GIVEN INSTRUCTION →
Reproduce all of the material exactly as shown.

DATA EXTRACT →
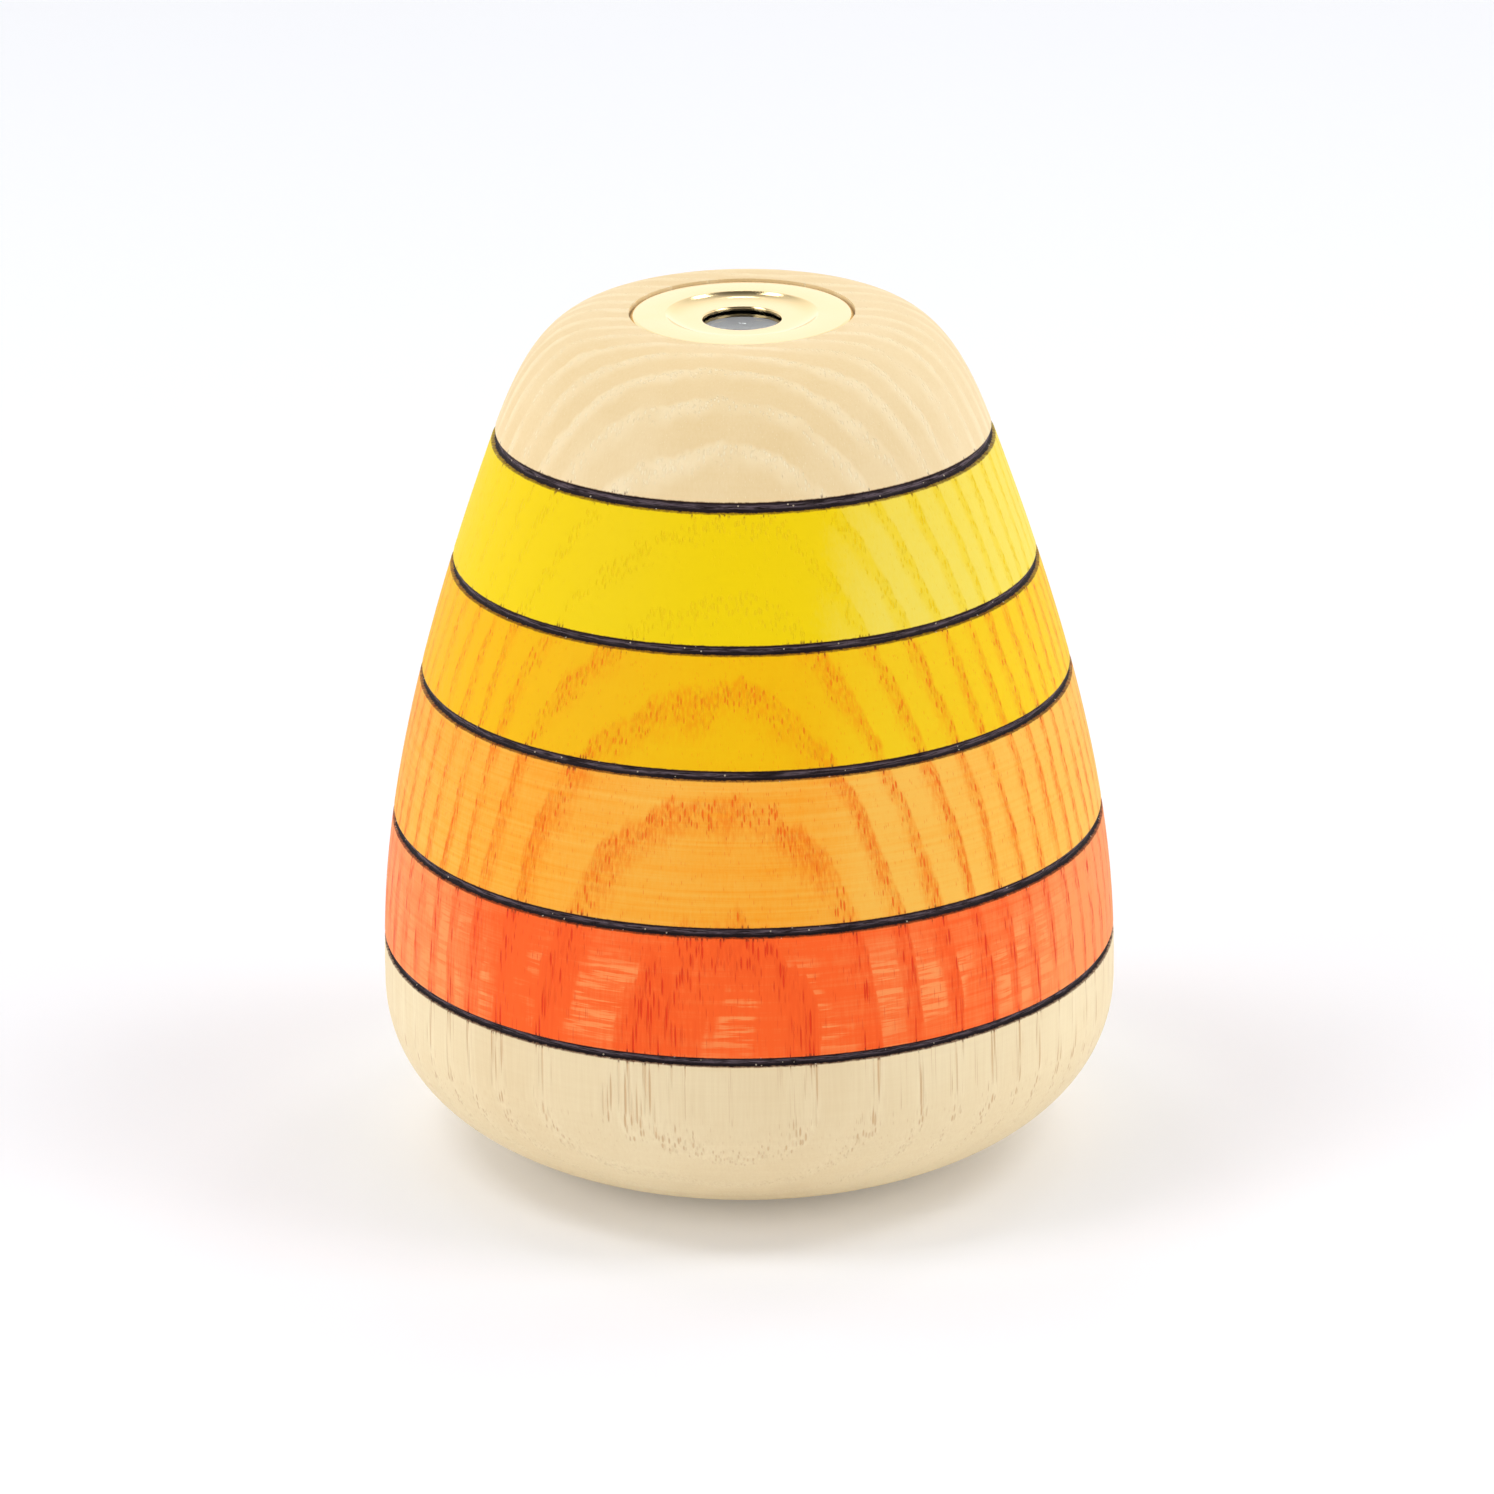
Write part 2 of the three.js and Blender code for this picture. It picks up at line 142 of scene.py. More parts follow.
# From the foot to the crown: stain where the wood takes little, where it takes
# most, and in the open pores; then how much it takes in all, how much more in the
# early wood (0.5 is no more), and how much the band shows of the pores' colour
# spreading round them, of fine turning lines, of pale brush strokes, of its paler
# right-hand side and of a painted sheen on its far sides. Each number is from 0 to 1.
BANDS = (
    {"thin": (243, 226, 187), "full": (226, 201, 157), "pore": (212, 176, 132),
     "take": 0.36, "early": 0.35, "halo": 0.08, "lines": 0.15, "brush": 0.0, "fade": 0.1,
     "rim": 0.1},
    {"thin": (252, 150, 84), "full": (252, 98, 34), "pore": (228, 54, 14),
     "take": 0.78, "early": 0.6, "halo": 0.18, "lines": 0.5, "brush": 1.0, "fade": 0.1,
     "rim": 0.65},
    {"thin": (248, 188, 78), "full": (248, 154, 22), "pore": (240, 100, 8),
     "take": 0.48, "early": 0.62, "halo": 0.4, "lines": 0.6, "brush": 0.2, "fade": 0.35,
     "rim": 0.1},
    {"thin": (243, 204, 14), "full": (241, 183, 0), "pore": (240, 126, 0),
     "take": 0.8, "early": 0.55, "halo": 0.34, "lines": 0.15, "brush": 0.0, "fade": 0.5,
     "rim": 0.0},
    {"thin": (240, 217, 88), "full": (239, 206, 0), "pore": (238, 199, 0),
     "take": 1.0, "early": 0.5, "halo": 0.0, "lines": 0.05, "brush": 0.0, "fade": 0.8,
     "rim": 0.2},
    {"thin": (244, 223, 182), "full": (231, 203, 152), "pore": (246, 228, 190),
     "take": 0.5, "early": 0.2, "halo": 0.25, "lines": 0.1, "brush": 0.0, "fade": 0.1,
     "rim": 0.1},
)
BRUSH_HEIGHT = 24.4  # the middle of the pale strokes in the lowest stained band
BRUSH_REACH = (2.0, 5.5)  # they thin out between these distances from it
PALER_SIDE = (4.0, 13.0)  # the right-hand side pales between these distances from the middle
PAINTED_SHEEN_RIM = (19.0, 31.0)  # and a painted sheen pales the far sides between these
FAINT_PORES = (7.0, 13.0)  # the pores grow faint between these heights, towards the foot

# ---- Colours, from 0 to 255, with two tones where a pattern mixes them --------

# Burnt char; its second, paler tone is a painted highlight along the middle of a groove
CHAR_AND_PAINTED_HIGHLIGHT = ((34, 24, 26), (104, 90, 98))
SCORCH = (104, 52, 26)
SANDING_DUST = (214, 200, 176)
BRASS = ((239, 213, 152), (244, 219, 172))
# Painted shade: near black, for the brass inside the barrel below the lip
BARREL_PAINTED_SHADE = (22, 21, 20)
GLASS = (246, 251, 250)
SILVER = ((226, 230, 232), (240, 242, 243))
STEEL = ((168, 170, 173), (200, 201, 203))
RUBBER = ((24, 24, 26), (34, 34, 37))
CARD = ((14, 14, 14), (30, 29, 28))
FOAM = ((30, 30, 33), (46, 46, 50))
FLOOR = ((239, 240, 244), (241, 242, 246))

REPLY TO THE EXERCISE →
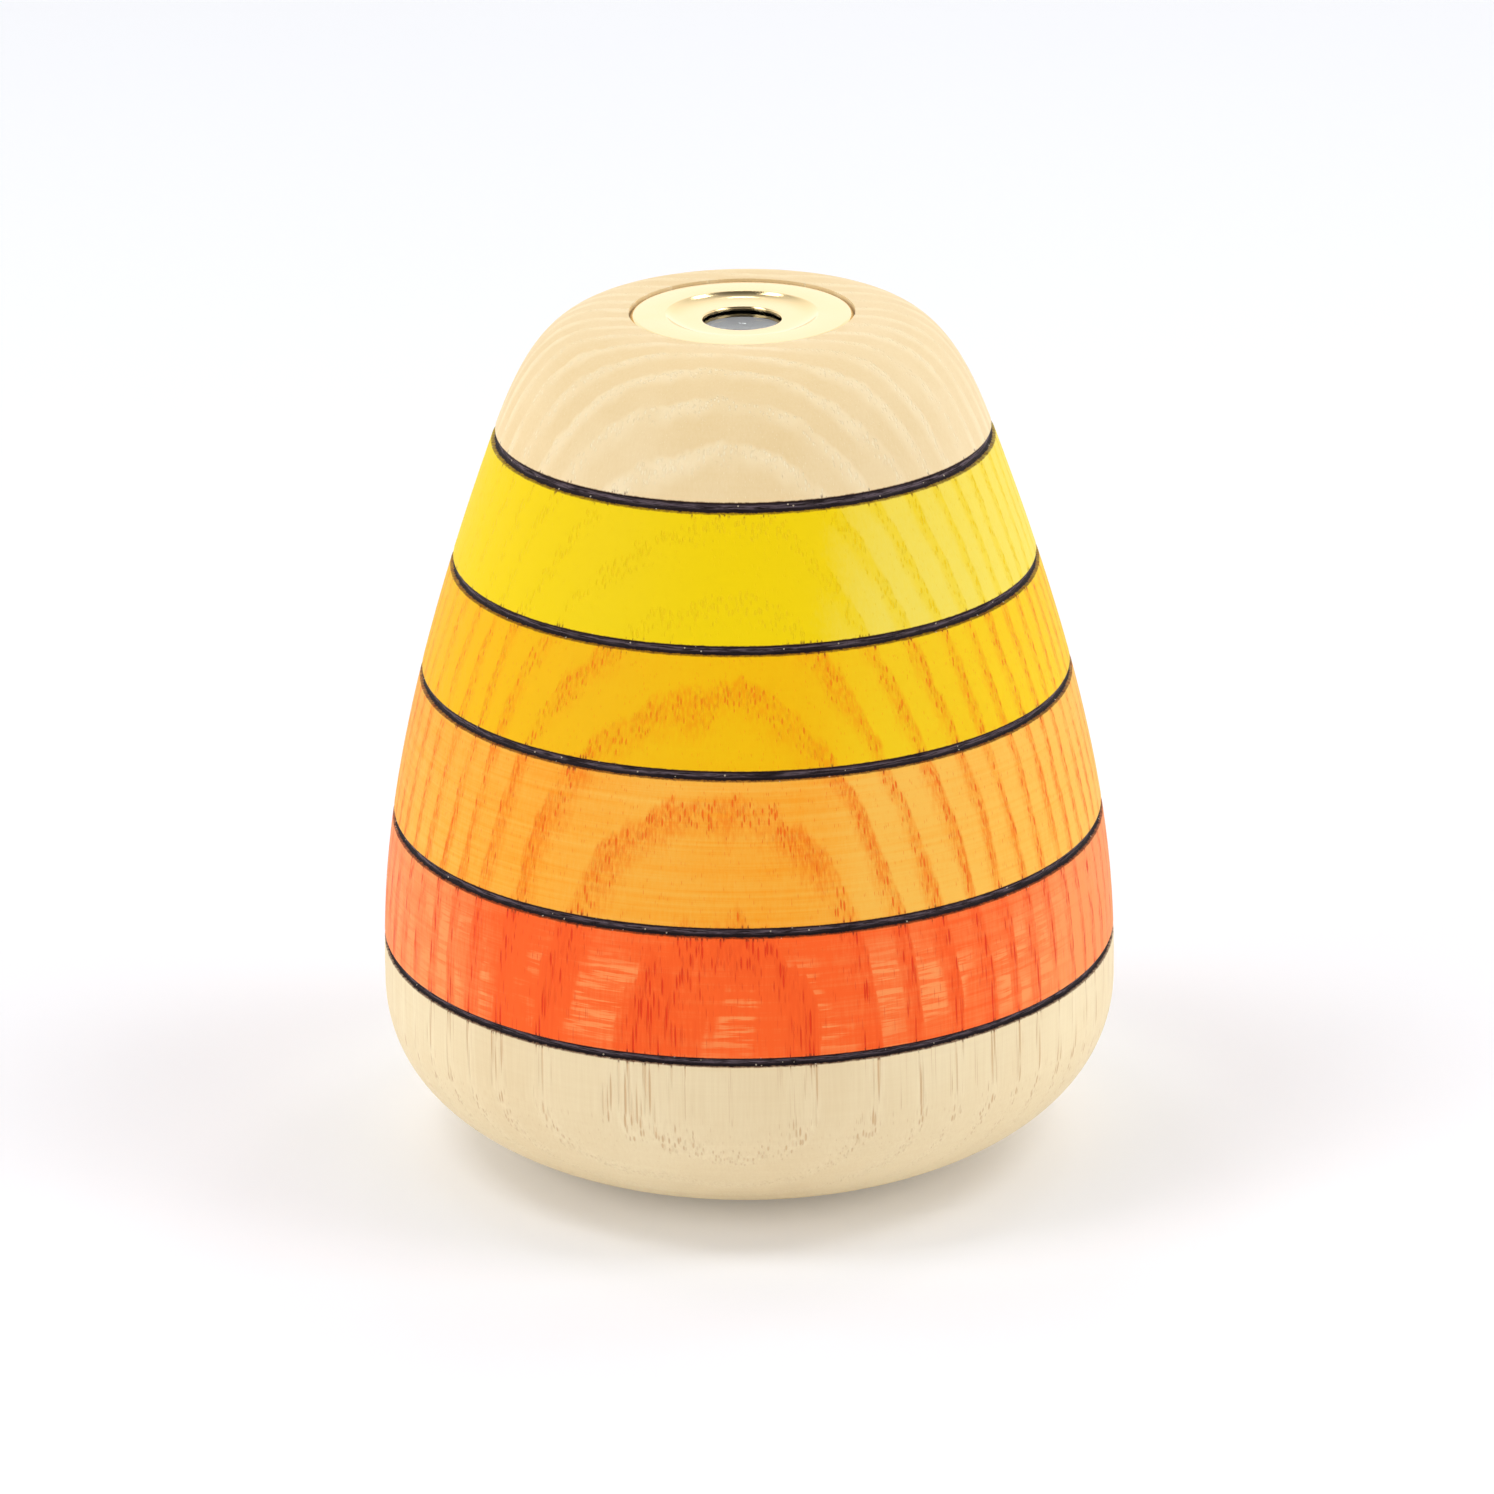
Write part 2 of the three.js and Blender code for this picture. It picks up at line 142 of scene.py. More parts follow.
# From the foot to the crown: stain where the wood takes little, where it takes
# most, and in the open pores; then how much it takes in all, how much more in the
# early wood (0.5 is no more), and how much the band shows of the pores' colour
# spreading round them, of fine turning lines, of pale brush strokes, of its paler
# right-hand side and of a painted sheen on its far sides. Each number is from 0 to 1.
BANDS = (
    {"thin": (243, 226, 187), "full": (226, 201, 157), "pore": (212, 176, 132),
     "take": 0.36, "early": 0.35, "halo": 0.08, "lines": 0.15, "brush": 0.0, "fade": 0.1,
     "rim": 0.1},
    {"thin": (252, 150, 84), "full": (252, 98, 34), "pore": (228, 54, 14),
     "take": 0.78, "early": 0.6, "halo": 0.18, "lines": 0.5, "brush": 1.0, "fade": 0.1,
     "rim": 0.65},
    {"thin": (248, 188, 78), "full": (248, 154, 22), "pore": (240, 100, 8),
     "take": 0.48, "early": 0.62, "halo": 0.4, "lines": 0.6, "brush": 0.2, "fade": 0.35,
     "rim": 0.1},
    {"thin": (243, 204, 14), "full": (241, 183, 0), "pore": (240, 126, 0),
     "take": 0.8, "early": 0.55, "halo": 0.34, "lines": 0.15, "brush": 0.0, "fade": 0.5,
     "rim": 0.0},
    {"thin": (240, 217, 88), "full": (239, 206, 0), "pore": (238, 199, 0),
     "take": 1.0, "early": 0.5, "halo": 0.0, "lines": 0.05, "brush": 0.0, "fade": 0.8,
     "rim": 0.2},
    {"thin": (244, 223, 182), "full": (231, 203, 152), "pore": (246, 228, 190),
     "take": 0.5, "early": 0.2, "halo": 0.25, "lines": 0.1, "brush": 0.0, "fade": 0.1,
     "rim": 0.1},
)
BRUSH_HEIGHT = 24.4  # the middle of the pale strokes in the lowest stained band
BRUSH_REACH = (2.0, 5.5)  # they thin out between these distances from it
PALER_SIDE = (4.0, 13.0)  # the right-hand side pales between these distances from the middle
PAINTED_SHEEN_RIM = (19.0, 31.0)  # and a painted sheen pales the far sides between these
FAINT_PORES = (7.0, 13.0)  # the pores grow faint between these heights, towards the foot

# ---- Colours, from 0 to 255, with two tones where a pattern mixes them --------

# Burnt char; its second, paler tone is a painted highlight along the middle of a groove
CHAR_AND_PAINTED_HIGHLIGHT = ((34, 24, 26), (104, 90, 98))
SCORCH = (104, 52, 26)
SANDING_DUST = (214, 200, 176)
BRASS = ((239, 213, 152), (244, 219, 172))
# Painted shade: near black, for the brass inside the barrel below the lip
BARREL_PAINTED_SHADE = (22, 21, 20)
GLASS = (246, 251, 250)
SILVER = ((226, 230, 232), (240, 242, 243))
STEEL = ((168, 170, 173), (200, 201, 203))
RUBBER = ((24, 24, 26), (34, 34, 37))
CARD = ((14, 14, 14), (30, 29, 28))
FOAM = ((30, 30, 33), (46, 46, 50))
FLOOR = ((239, 240, 244), (241, 242, 246))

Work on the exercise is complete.